Ursula's new books are worth checking out - I just finished The Telling and it was pretty badass.
|Date:||November 15th, 2004 12:49 pm (UTC)|| |
Re: great list
Yeah I like a lot of science fiction, and I just generally like her preoccupations. But _Disposessed_ is practical, I think, in the way she convincingly pulls apart how people and systems can affect each other. And also how a protagonist can be lovable and annoying.
I love John Berger in general, but _King_ was a book that reminded me why I studied economics, and why, sometimes, that kind of reasoning doesn't matter because *some things should not happen.* You can't balance them against other benefits. It was kind of a moral touchstone for me when I was at the LSE and getting a bit bogged down in evaluating and weighing everything. Also, the writing. the writing!
Robin Kelley's book kicks so much ass. It blew my mind, back when it came out. Add to that the fact that I couldn't tell, after reading the book, whether Robin was male or female (in the acknowledgements Robin thanks the "spouse, Chris" !).
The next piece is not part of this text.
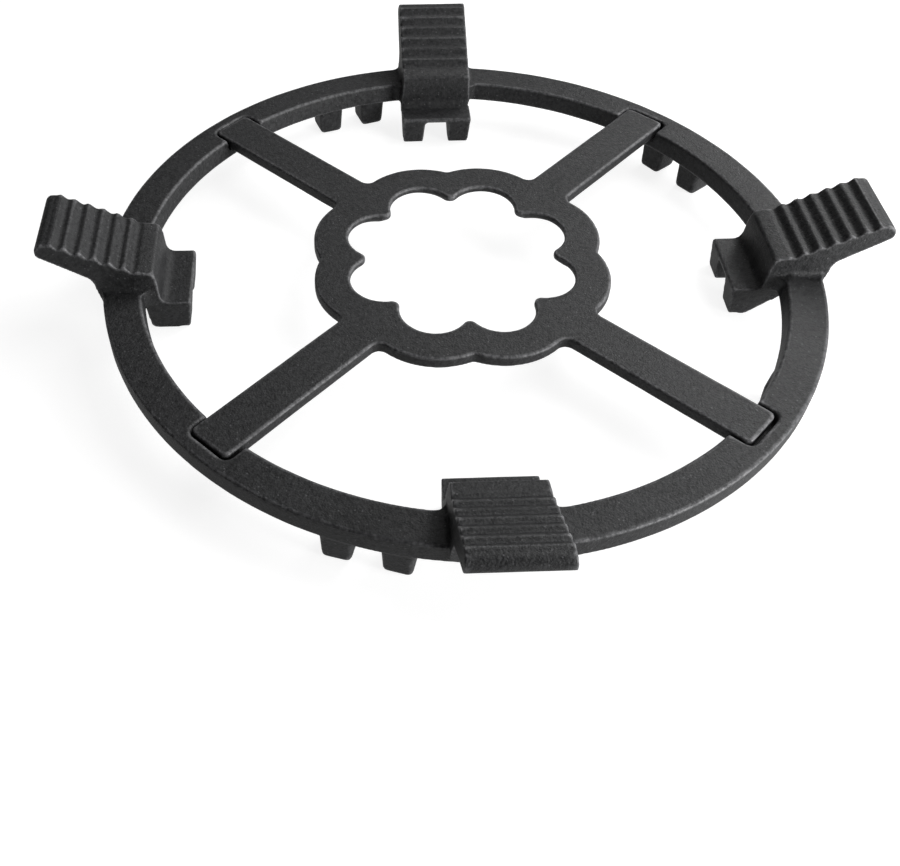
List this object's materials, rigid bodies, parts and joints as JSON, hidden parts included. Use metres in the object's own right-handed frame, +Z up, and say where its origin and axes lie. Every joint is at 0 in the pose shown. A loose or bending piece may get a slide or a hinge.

I think that's a bit of a triumph, especially for a politicized historian.
Oh and I forgot to say "Big UP" Eduardo Galeano! I read "Memory of Fire" and it was another shivery rage-inducing book.
|Date:||November 15th, 2004 03:14 pm (UTC)|| |
Re: great list
Robin's mom is a graduate student in Ethnic Studies at Berkeley. If you're ever around Barrows, she's a shortish, older (obviously) black woman with long, gray dreds and freckles.